## Work to do
Find all lines in the records that include the word "this", and copy them out.

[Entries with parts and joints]
○ ○ ○
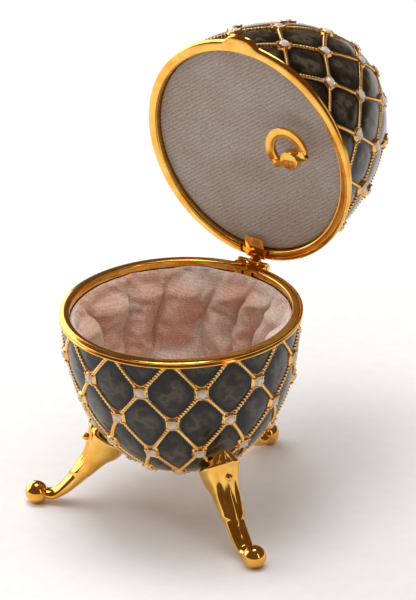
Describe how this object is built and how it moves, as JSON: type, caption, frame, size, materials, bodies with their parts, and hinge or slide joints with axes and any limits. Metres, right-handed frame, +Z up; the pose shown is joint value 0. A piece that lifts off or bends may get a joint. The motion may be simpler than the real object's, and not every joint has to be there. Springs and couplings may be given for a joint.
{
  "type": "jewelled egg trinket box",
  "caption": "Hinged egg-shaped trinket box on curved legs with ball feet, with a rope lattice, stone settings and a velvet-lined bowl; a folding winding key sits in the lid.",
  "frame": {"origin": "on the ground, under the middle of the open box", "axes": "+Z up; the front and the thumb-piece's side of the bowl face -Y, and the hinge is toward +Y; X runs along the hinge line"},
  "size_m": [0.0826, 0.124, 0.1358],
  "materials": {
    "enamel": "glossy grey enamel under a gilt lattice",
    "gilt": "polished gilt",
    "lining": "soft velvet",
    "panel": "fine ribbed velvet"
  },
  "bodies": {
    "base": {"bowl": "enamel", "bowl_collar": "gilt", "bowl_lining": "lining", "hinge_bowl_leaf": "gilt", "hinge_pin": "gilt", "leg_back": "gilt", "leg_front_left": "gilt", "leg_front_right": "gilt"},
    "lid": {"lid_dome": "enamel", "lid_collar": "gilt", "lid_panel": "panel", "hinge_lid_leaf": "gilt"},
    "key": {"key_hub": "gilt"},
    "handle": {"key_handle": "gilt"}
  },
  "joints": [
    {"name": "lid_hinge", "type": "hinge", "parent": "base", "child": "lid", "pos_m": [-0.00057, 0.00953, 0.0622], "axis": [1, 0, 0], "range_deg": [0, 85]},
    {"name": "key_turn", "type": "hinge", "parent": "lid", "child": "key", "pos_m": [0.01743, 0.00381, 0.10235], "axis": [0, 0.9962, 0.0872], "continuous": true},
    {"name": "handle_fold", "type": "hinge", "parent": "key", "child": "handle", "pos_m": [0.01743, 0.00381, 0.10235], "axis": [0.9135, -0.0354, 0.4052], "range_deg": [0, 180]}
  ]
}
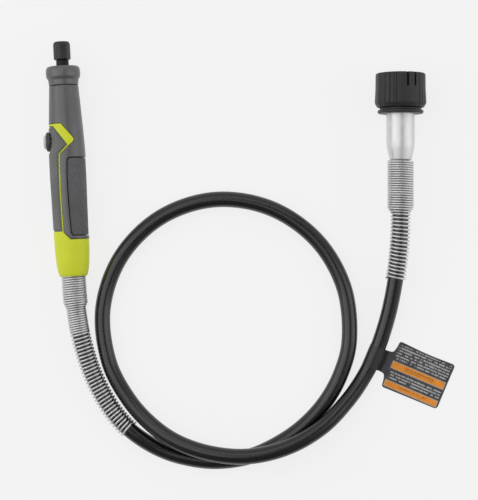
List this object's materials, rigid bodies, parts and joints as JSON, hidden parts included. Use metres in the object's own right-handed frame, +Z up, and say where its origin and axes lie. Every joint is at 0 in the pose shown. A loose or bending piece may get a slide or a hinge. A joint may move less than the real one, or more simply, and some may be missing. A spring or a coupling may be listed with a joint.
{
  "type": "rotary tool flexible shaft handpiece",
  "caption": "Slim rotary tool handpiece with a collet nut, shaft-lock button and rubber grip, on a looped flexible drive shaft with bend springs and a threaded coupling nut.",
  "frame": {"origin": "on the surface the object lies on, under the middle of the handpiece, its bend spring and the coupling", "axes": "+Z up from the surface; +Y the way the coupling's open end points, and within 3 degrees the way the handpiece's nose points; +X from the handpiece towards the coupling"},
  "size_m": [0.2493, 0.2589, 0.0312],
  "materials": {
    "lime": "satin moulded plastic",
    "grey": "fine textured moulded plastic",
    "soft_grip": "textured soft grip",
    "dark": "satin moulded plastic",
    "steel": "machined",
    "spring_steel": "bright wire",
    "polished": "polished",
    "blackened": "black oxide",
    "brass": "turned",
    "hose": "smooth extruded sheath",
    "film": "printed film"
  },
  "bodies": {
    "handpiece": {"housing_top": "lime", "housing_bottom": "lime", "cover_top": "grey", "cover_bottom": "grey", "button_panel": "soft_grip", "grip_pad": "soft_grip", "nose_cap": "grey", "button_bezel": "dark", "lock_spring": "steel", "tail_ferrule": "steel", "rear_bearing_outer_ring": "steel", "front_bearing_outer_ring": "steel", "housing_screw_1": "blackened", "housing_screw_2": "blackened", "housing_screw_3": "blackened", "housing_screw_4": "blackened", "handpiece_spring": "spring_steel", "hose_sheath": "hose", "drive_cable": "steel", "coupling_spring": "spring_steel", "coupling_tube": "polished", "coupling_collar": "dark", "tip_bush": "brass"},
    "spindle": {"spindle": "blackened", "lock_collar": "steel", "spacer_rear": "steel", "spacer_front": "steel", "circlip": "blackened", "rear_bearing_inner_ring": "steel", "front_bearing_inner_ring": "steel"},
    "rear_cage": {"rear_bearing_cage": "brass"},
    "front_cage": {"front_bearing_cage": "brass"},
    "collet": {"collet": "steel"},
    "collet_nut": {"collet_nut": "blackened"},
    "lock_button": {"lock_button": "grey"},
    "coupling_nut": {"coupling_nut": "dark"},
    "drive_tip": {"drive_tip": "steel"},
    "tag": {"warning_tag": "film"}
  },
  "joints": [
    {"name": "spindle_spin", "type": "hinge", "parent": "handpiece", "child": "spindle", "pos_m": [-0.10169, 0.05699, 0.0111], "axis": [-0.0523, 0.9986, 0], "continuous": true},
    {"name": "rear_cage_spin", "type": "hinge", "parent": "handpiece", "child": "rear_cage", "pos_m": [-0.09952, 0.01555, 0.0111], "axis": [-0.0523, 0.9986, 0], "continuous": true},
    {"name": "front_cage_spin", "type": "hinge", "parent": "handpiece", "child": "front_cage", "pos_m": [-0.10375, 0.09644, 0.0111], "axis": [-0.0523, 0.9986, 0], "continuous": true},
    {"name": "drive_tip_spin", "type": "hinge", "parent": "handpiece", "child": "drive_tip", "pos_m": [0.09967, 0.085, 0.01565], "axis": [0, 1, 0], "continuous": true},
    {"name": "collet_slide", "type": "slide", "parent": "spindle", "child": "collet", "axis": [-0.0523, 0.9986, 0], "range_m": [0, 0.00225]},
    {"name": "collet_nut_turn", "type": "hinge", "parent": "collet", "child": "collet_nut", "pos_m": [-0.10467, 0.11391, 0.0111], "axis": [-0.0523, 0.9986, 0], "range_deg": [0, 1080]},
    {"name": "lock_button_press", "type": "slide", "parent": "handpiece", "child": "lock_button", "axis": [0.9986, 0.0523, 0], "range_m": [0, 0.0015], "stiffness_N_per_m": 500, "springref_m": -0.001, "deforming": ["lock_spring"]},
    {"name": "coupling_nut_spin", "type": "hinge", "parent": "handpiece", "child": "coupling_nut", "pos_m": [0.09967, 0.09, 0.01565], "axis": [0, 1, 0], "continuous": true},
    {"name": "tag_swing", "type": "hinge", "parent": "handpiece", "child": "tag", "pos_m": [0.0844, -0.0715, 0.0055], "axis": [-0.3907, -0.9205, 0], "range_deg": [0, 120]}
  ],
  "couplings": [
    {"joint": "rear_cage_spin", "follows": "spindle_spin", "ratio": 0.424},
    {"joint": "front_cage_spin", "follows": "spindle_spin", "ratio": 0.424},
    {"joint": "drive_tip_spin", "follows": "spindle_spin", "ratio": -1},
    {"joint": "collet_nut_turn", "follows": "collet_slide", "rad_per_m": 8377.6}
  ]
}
○ ○ ○
## Worked answer
Describe how this object is built and how it moves, as JSON: type, caption, frame, size, materials, bodies with their parts, and hinge or slide joints with axes and any limits. Metres, right-handed frame, +Z up; the pose shown is joint value 0. A piece that lifts off or bends may get a joint. The motion may be simpler than the real object's, and not every joint has to be there. Springs and couplings may be given for a joint.
List this object's materials, rigid bodies, parts and joints as JSON, hidden parts included. Use metres in the object's own right-handed frame, +Z up, and say where its origin and axes lie. Every joint is at 0 in the pose shown. A loose or bending piece may get a slide or a hinge. A joint may move less than the real one, or more simply, and some may be missing. A spring or a coupling may be listed with a joint.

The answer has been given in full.